Rumours of the Close being haunted began during the recovery of the plague. Residents sparked a myth that the Close had been walled up during the plague outbreak and that many people who were ill were closed within its walls, left to perish in isolation. Many speculate their spirits still haunt the street, waiting to be freed.
Because the street was sealed off for 100 years, Mary Kings Close is exceptionally well preserved. This attracts visitors from all over the world, and a Japanese psychic was one of the first to claim a ghost visited her on the location. Annie, a small girl, is one of the most famous ghosts that people claim to feel a presence of when they walk through the Close. People have claimed Annie tells them she has lost her favourite toy, and visitors leave piles of toys in the Close for her as a result.
Over decades people have claimed to have seen all sorts of paranormal activity, with ghosts showing up in photographs. With its preserved history and high numbers of reported encounters, Mary Kings Close is considered one of the scariest Streets in the world.
Edinburgh Castle is one of Scotland's most visited castles. However, it is also the most haunted. Scots have occupied the castle's land since the Bronze Age, with the castle being built in the 12th century. For hundreds of years, the castle has been fought over by Kings and Queens, and as a result, it has seen a lot of bloodshed. Twenty-six invasions have been recorded, meaning countless murders have taken place on the property.
The Edinburgh Castle dungeon is known to be one of the most haunted places in the castle due to its torturous and murderous activity. Prisoners were often tortured, executed or left to perish down in the dungeon, and people believe their spirits still linger trying to escape.
Other ghost stories include a young piper boy who got lost in the underground tunnels of Edinburgh Castle. The young boy never returned, and the people at the time believed he had died underground. To this day, people report sightings of a young ghost playing the bagpipes, still looking for his way out.

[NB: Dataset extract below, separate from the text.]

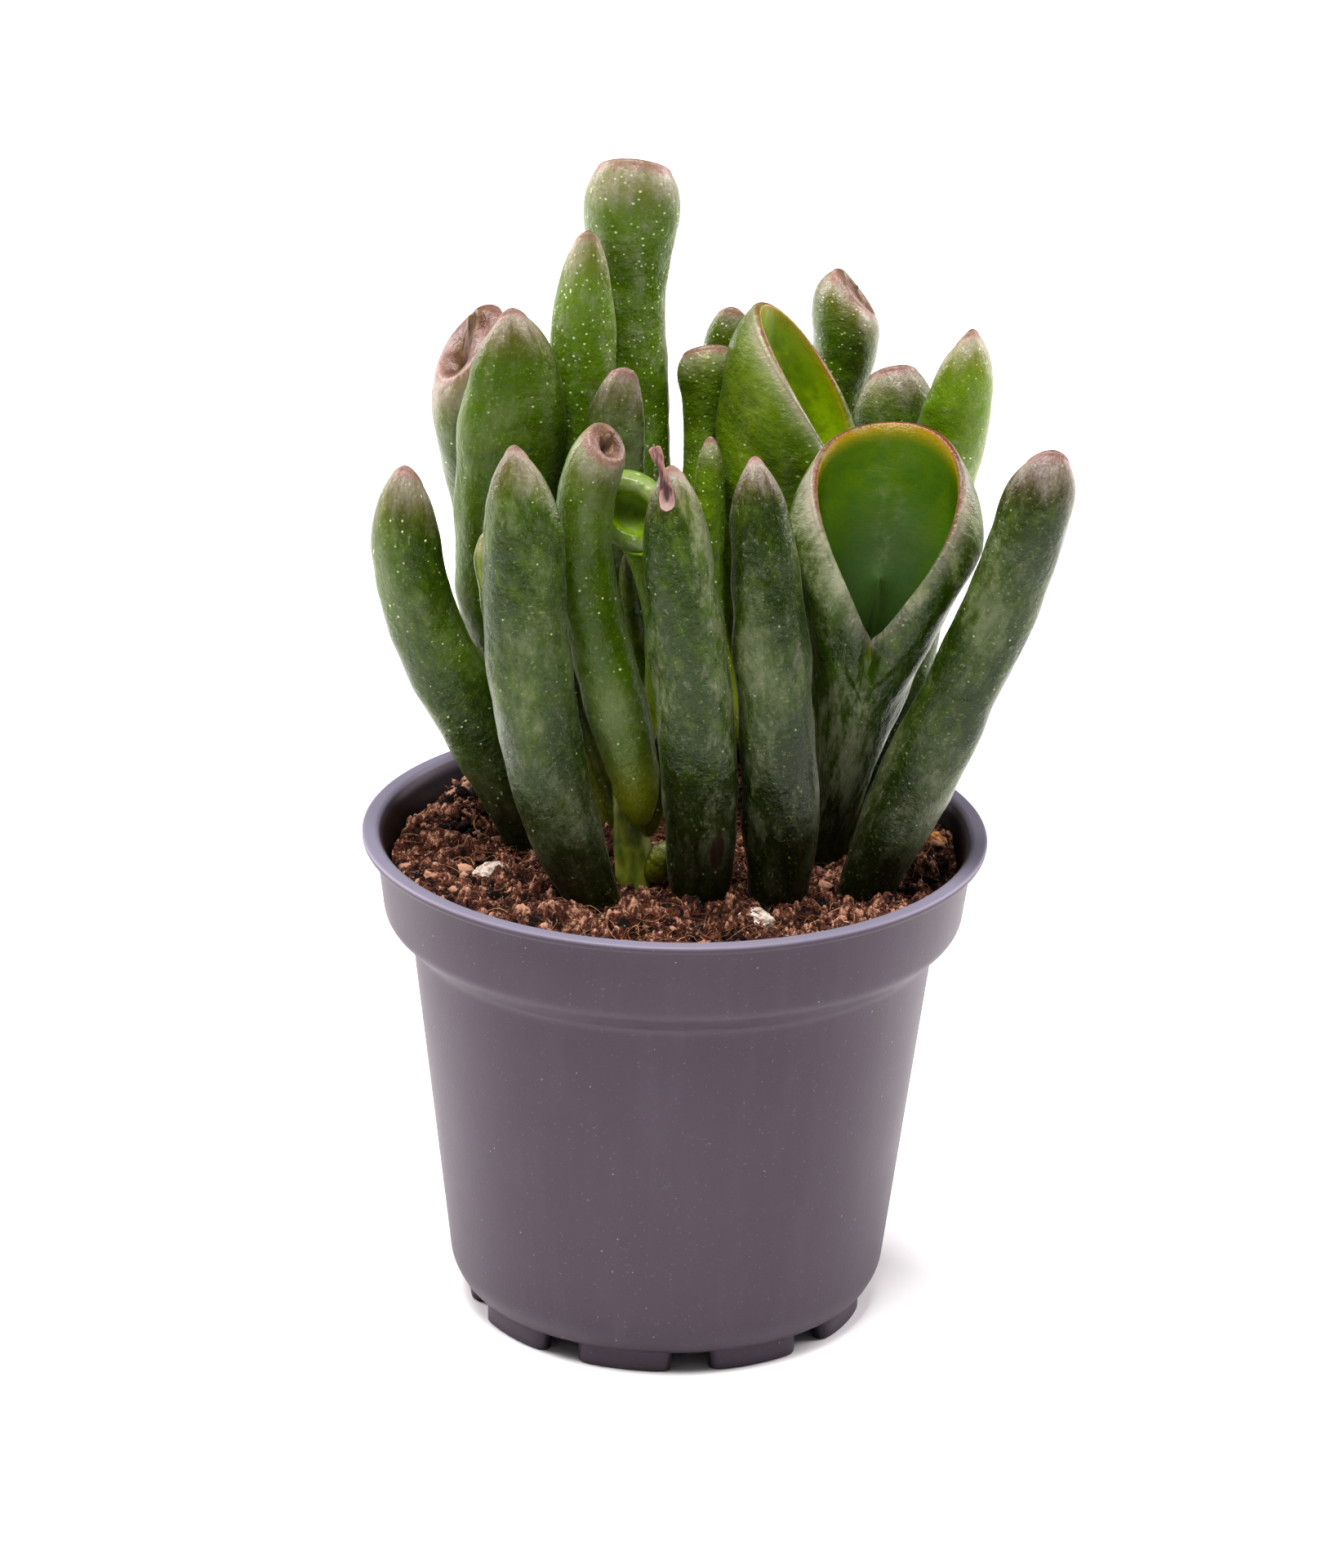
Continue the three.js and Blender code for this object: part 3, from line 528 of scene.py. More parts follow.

Culloden Moor is a field that lies in Inverness and is where over 1000 Jacobites lost their lives fighting the English. Many believe the ghosts of the fallen soldiers still haunt the Moor, crying out in defeat and recreating the battle.
The Moor stretches over a vast scape of land, and many paranormal enthusiasts believe it is simply too large to investigate appropriately and realise just how haunted the Moor is. It's thought that the soldiers' burial sight is the most likely place to experience paranormal activity due to the brutal way they were buried and not properly laid to rest. Many have reported sightings in this area of soldiers wearing old-fashioned tartan and kilts, heard screams and crying, and nature acting strangely.